Seemingly recognizing the confusion amongst litigants and various district courts, in March 2019, the DOJ filed a statement of interest in a number of civil federal fast food franchise no-poach actions, indicating that “[m]ost franchisor-franchisee restraints are subject to the rule of reason,” and that “[w]hen no-poach restrictions within a franchise system warrant rule of reason analysis, they warrant full rule of reason analysis, not a ‘quick look.’”

By contrast, three days later, the Washington attorney general argued in an amicus filing that such agreements are restraints among horizontal competitors and are subject to per se review. Amicus Curiae Brief by the Attorney General of Washington, No. 2:18-cv-00246-SAB, ECF No. 47 (E.D. Wa. Mar. 11, 2019).

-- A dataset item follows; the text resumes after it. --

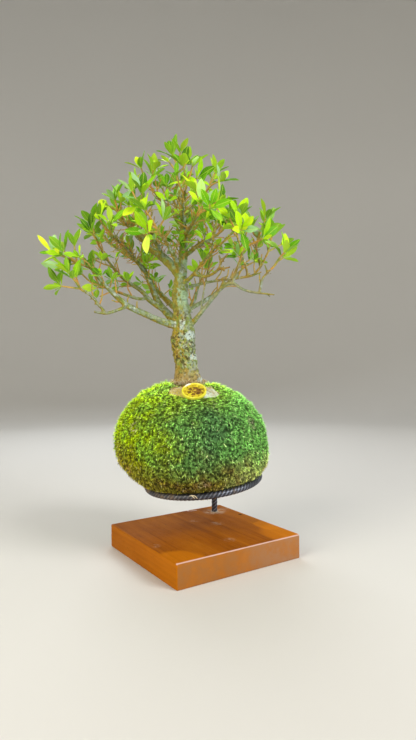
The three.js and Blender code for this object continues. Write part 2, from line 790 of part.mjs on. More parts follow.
// One leaf on one side of a twig's knob, or none where there is no room.
// Its width keeps it in its own share of the turn round the twig.
function growLeaf(random, tip, out, count) {
  for (let attempt = 0; attempt < tries; attempt++) {
    const spread = between(random, leafSpread);
    const length = between(random, leafLength);
    const widestReach = leafStations[1][0] * length * Math.sin(spread);
    const room = widestReach * Math.tan(Math.PI / count) * leafRoom;
    const leaf = {
      base: tip.point.clone().addScaledVector(out, knobRadius * Math.cos(Math.PI / count)),
      along: leaning(tip.along, out, spread),
      up: tip.along.clone().multiplyScalar(Math.sin(spread)).addScaledVector(out, -Math.cos(spread)),
      length,
      half: Math.min((length * leafWidth) / 2, room),
      curl: between(random, leafCurl),
    };
    if (isFree(leafBalls(leaf))) return leaf;
  }
  return null;
}

// A twig is a line of [x, y, z, radius] that ends in a knob with a leaf on each of its sides
function growTwig(random, path) {
  const [x, y, z] = path.at(-1);
  const point = new THREE.Vector3(x, y, z);
  const along = point.clone().sub(new THREE.Vector3(...path.at(-2).slice(0, 3))).normalize();
  const count = Math.floor(between(random, [leavesPerRosette[0], leavesPerRosette[1] + 1]));
  const start = random() * 2 * Math.PI;
  const across = acrossFrom(along);
  const leaves = [];
  for (let i = 0; i < count; i++) {
    const turn = start + ((i + 0.5) / count) * 2 * Math.PI;
    leaves.push(growLeaf(random, { point, along }, outward(across, turn), count));
  }
  return { path, point, along, across, count, start, leaves };
}

// The first twig carries on from the limb's end, and the others part from it at a fork
function growSpray(limb, number) {
  const random = randomFrom(plantSeed * 1000 + number);
  const end = new THREE.Vector3(...limb.path.at(-1).slice(0, 3));
  const along = end.clone().sub(new THREE.Vector3(...limb.path.at(-2).slice(0, 3))).normalize();
  const across = acrossFrom(along);
  const turnStart = random() * 2 * Math.PI;
  const fork = end.clone().addScaledVector(along, between(random, forkDistance));
  const twigs = [];
  for (let i = 0; i < limb.spray.twigs; i++) {
    for (let attempt = 0; attempt < tries; attempt++) {
      const turn = turnStart + i * goldenAngle + turnShake * (random() - 0.5);
      const isLeader = i === 0;
      const spread = between(random, isLeader ? leaderSpread : twigSpread);
      const out = leaning(along, outward(across, turn), spread);
      out.z += upwardPull;
      out.normalize();
      const tip = fork.clone().addScaledVector(out, between(random, twigReach));
      if (!(isLeader && attempt === tries - 1) && !isFree(tubeBalls(fork, tip))) continue;
      const path = [[...fork.toArray(), forkRadius], [...tip.toArray(), twigRadius]];
      if (isLeader) {
        path.unshift([...end.clone().addScaledVector(along, gap).toArray(), limb.path.at(-1)[3]]);
      }
      const twig = growTwig(random, path);
      taken.push(...tubeBalls(fork, tip), ...twig.leaves.filter(Boolean).flatMap(leafBalls));
      twigs.push(twig);
      break;
    }
  }
  return twigs;
}

// A twig with its knob and leaves is one closed surface. Each leaf has a rib between its two halves,
// which rise from it, and is widest past its middle.
function twigSurface({ path, point, along, across, count, start, leaves }) {
  const positions = [];
  const index = [];
  const add = (vertex) => positions.push(vertex) - 1;
  const ring = (centre, direction, radius) => Array.from({ length: count }, (_, i) => {
    const out = outward(across, start + (i / count) * 2 * Math.PI);
    out.addScaledVector(direction, -out.dot(direction)).normalize();
    return add(centre.clone().addScaledVector(out, radius));
  });
  const rows = path.slice(0, -1).map(([x, y, z, radius], i) => {
    const here = new THREE.Vector3(x, y, z);
    const next = new THREE.Vector3(...path[i + 1].slice(0, 3));
    return ring(here, next.sub(here).normalize(), radius);
  });
  rows.push(ring(point.clone().addScaledVector(along, -knobHeight / 2), along, knobRadius));
  rows.push(ring(point.clone().addScaledVector(along, knobHeight / 2), along, knobRadius));
  const bud = add(point.clone().addScaledVector(along, knobHeight / 2 + budHeight));
  for (let side = 0; side < count; side++) {
    const beside = (side + 1) % count;
    for (let row = 0; row < rows.length - 2; row++) {
      const [a, b, c, d] = [rows[row][side], rows[row][beside], rows[row + 1][beside], rows[row + 1][side]];
      index.push([a, b, c], [a, c, d]);
    }
    const [low, high] = rows.slice(-2);
    const foot = [low[side], low[beside], high[beside], high[side]];
    if (leaves[side]) index.push(...leafFaces(leaves[side], foot, add));
    else index.push([foot[0], foot[1], foot[2]], [foot[0], foot[2], foot[3]]);
    index.push([high[side], high[beside], bud]);
    if (side > 1) index.push([rows[0][0], rows[0][side], rows[0][side - 1]]);
  }
  const geometry = new THREE.BufferGeometry();
  const flat = positions.flatMap((vertex) => vertex.toArray());
  geometry.setAttribute("position", new THREE.Float32BufferAttribute(flat, 3));
  geometry.setIndex(index.flat());
  return geometry;
}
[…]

There is heightened interest and litigation in the no-poach space. Given the uncertainty as to the appropriate antitrust standard in franchise cases—where a no-poach agreement is ancillary to an otherwise valid, procompetitive franchise agreement—complaints predominantly are surviving the motion to dismiss stage. As a result, defendants in such cases may be subjected to expensive and burdensome discovery, potentially impacting their settlement calculus while evaluating efforts to avoid protracted litigation.